While there's much to like about Alice By Heart, I don't think it's quite there yet. There are two big issues for me. Whenever you're doing an adaptation of any work, the big question is why? What is it you're trying to bring to the party and say? Especially by setting it where you do and arranging it like you do? For me, that was murky here. There was a lot of musing about time and the lack of it. Growing up and not growing up, but I didn't get any arc in the character of Alice herself. It was all around her, but it didn't come from her.

Which leads to the second issue, which I suspect would get cleared up in dealing with the first. And that is the relationship between Alice and Alfred. Are they children? Or are they teenagers who fall in love? Their song and physicality at the end of the show suggest that they're "in" love. Which kind of feels wrong and funny, as if I had missed something. If, however, that was the intent, it can't come out of nowhere.

There's a lot of creativity here and the basic concepts and structures work well. The choreography by Rick and Jeff Kuperman is excellent and works beautifully in tandem with the costumes by Paloma Young, especially in the Caterpillar song "Chillin' the Regrets" and the Mock Turtles song "Your Shell of Grief." And Jessie Nelson's deft direction makes the transitions from bomb shelter to Wonderland and back seamless and clear with a big assist from clever lighting by designer Bradley King. The ensemble cast is splendid, and it looks like they're having a lot of fun. But for God's sake - let's drop the now you hear me, now you don't, English accents.

(Photo by Deen van Meer)

"Fantasy in the face of faith-testing adversity is the subject of the new musical Alice By Heart, the inaugural production of the Robert W. Wilson MCC Theater Space in Hell's Kitchen.
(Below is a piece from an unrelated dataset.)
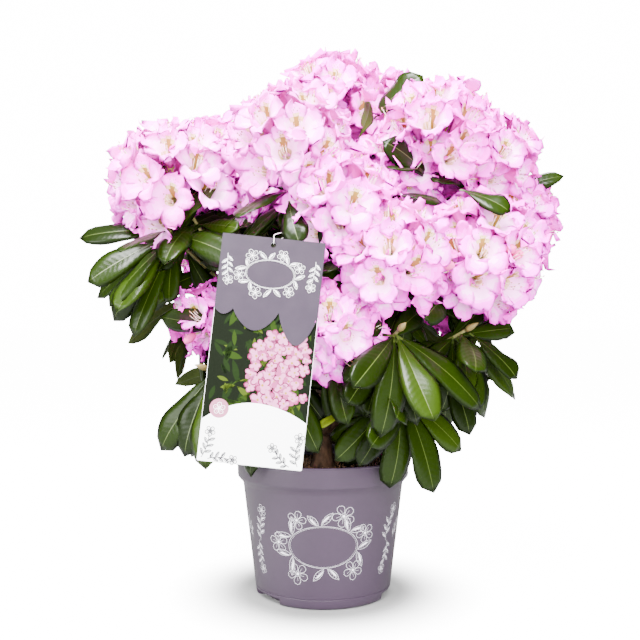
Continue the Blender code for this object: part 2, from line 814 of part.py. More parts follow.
def pierce(made, place):
    """Cuts the eyelet through a plate."""
    bm = bmesh.new()
    bmesh.ops.create_cone(bm, cap_ends=True, segments=12, radius1=EYELET_RADIUS,
                          radius2=EYELET_RADIUS, depth=0.02)
    turn = Matrix.Rotation(math.radians(90), 4, "X")
    shift = Matrix.Translation((0, 0, -EYELET_INSET))
    bmesh.ops.transform(bm, matrix=place @ shift @ turn, verts=bm.verts)
    cutter = add_object("cutter_" + made.name, bm, "card")
    cutter.hide_render = True
    cutter.display_type = "WIRE"
    cut = made.modifiers.new("eyelet", "BOOLEAN")
    cut.operation = "DIFFERENCE"
    cut.solver = "EXACT"
    cut.object = cutter


def make_label(string_line):
    place = label_place()
    card = add_object("label_card", plate(card_outline(LABEL_LENGTH), CARD_THICKNESS, place, 0), "card")
    offset = CARD_THICKNESS + GAP
    flap = add_object("label_flap", plate(flap_outline(), CARD_THICKNESS, place, offset), "flap")
    pierce(card, place)
    pierce(flap, place)
    bm = bmesh.new()
    loop(bm, string_line, STRING_RADIUS, 5)
    add_object("label_string", bm, "string", smooth=True)


def loop(bm, points, radius, sides):
    """A closed ring of tube through the points."""
    count = len(points)
    rings = []
    normal = None
    for index, point in enumerate(points):
        tangent = (points[(index + 1) % count] - points[index - 1]).normalized()
        if normal is None:
            normal = tangent.orthogonal().normalized()
        normal = (normal - tangent * normal.dot(tangent)).normalized()
        other = tangent.cross(normal)
        ring = []
        for side in range(sides):
            angle = 2 * math.pi * side / sides
            offset = normal * math.cos(angle) + other * math.sin(angle)
            ring.append(bm.verts.new(point + offset * radius))
        rings.append(ring)
    first = rings[0]
    shift = min(range(sides), key=lambda step: (first[step].co - rings[-1][0].co).length)
    for index in range(count):
        low, high = rings[index], rings[(index + 1) % count]
        turn = shift if index == count - 1 else 0
        for side in range(sides):
            following = (side + 1) % sides
            bm.faces.new((low[side], low[following],
                          high[(following + turn) % sides], high[(side + turn) % sides]))
    bmesh.ops.recalc_face_normals(bm, faces=bm.faces)


def plan_string(twigs):
    """The string: a loop from the front mass's first shoot through the label's eyelet."""
    line, radii, _ = twigs["front"][1]
    hang, way = along(line, STRING_PLACE)
    place = label_place()
    eyelet = place @ Vector((0, 0, -EYELET_INSET))
    reach = (hang - eyelet).normalized()
    across = way.cross(reach).normalized()
    clear = radii[2] + STRING_RADIUS + GAP
    over = []
    for step in range(7):
        angle = math.radians(-90 + 180 * step / 6)
        over.append(hang + (across * math.sin(angle) + reach * math.cos(angle)) * clear)
    seat = EYELET_RADIUS * 0.96 - EYELET_INSET - STRING_RADIUS - GAP
    front = -2 * CARD_THICKNESS - GAP
    under = [(front - 0.0012, 0.0035), (front - 0.0025, -0.0010), (front - 0.0020, seat + 0.0010),
             (front - 0.0004, seat), (0.0004, seat), (0.0020, seat + 0.0012)]
    under = [place @ Vector((0, y, z)) for y, z in under]
    if (over[-1] - under[0]).length > (over[0] - under[0]).length:
        over.reverse()
    down = [over[-1].lerp(under[0], share) for share in (0.25, 0.5, 0.75)]
    back = [under[-1].lerp(over[0], share) for share in (0.25, 0.5, 0.75)]
    return over + down + under + back


def string_tree(points):
    bm = bmesh.new()
    loop(bm, points, STRING_RADIUS + 0.0015, 5)
    tree = BVHTree.FromBMesh(bm)
    bm.free()
    return tree


def label_tree():
    outline = [(x * 1.03, z * 1.01 + 0.001 if z < 0 else 0.002) for x, z in card_outline(LABEL_LENGTH)]
    bm = plate(outline, 0.008, label_place(), -0.003)
    tree = BVHTree.FromBMesh(bm)
    bm.free()
    return tree


def pot_tree():
    clear = 0.002
    profile = [(0, 0.05), (RIM_RADIUS + clear, 0.05), (RIM_RADIUS + clear, POT_HEIGHT + clear),
               (RIM_RADIUS - POT_WALL - clear, POT_HEIGHT + clear),
               (RIM_RADIUS - POT_WALL - clear, SOIL_TOP + clear), (0, SOIL_TOP + clear)]
    bm = turned(profile, 24)
    tree = BVHTree.FromBMesh(bm)
    bm.free()
    return tree


def main():
    clear_scene()
    ends = plan_ends()
    limbs = plan_limbs(ends)
    twigs = plan_twigs(ends, limbs)
    string_line = plan_string(twigs)
    make_pot()
    make_soil()
    make_limbs(limbs)
    make_label(string_line)
    others = {"label": label_tree(), "string": string_tree(string_line), "pot": pot_tree()}
    make_masses(ends, limbs, twigs, others)


if __name__ == "__main__":
    main()
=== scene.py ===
"""The looks of a potted rhododendron in bloom, built around its packed solids.

The shrub grows here by the rule of the part's source: the same shoots' ends, boughs and
leaves, carried on to full trusses of flowers, stamens, leaf veins and bark.
"""

import math
import random

import bmesh
import bpy
import numpy as np
from mathutils import Matrix, Vector, noise
from mathutils.bvhtree import BVHTree
from mathutils.geometry import interpolate_bezier


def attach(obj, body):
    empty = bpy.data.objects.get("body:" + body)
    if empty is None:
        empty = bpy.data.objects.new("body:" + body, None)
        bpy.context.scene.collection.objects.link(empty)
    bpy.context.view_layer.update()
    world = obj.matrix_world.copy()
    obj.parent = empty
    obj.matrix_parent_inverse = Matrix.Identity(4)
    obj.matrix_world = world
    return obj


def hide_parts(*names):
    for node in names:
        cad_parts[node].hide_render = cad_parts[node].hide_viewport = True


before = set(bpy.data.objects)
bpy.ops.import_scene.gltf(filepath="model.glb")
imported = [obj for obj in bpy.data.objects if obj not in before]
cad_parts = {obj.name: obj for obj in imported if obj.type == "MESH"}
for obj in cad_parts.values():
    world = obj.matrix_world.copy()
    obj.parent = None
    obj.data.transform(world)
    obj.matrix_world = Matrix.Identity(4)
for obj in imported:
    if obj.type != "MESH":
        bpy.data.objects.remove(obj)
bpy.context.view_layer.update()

bl_info = {
    "name": "Potted rhododendron",
    "version": (1, 0, 0),
    "blender": (4, 5, 0),
    "location": "View3D > Sidebar > Shrub",
    "description": "Leaves, blossom, bark, pot, soil and label of a potted rhododendron",
    "category": "Add Mesh",
}

BODY = "root"

# Clearance between neighbouring solids, as in the part
GAP = 0.0003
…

So perhaps it's appropriate that audiences for this thickly layered riff on Lewis Carroll's much-plundered Wonderland novel, which opened on Tuesday night, should find their own will to make believe so relentlessly challenged."
Ben Brantley for New York Times

"MCC is the latest theater to bring Carroll's picaresque fantasy to the stage, where it opened Tuesday at the company's new Off Broadway space Newman Mills Theater. This version has the distinct advantage of being updated from the 19th-century to World War II London during the Blitz, and many of the liberties taken by book writers Steven Sater and Jessie Nelson are captivating."
Robert Hofler for The Wrap

"Since it became free for the taking, Lewis Carroll's classic fantasy has inspired innumerable adaptations and variations, including a 1976 pornographic movie. Some of them have admittedly been sublime, but more often than not they're laborious. The latter is unfortunately true of the new musical reuniting the Spring Awakening team of composer Duncan Sheik and lyricist/book writer Steven Sater. Featuring a book co-written by Sater and Jessie Nelson (Waitress), Alice by Heartdemonstrates that it might be time to give Alice and those fantastical characters surrounding her a well-deserved rest."
Frank Scheck for Hollywood Reporter

"Creatives from every discipline have tried to make Lewis Carroll's classic children's tale Alice in Wonderland their own, only to find themselves falling down an artistic rabbit hole. The new interpretation now inaugurating a spiffy new home for Off Broadway's MCC Theater, Alice By Heart, also joins the ranks of adaptations that have gotten tangled up in the details of nonsense, despite some dreamy melodies (from Spring Awakening Tony winners Duncan Sheik and Steven Sater), clever staging and a welcome emotional arc for the title character."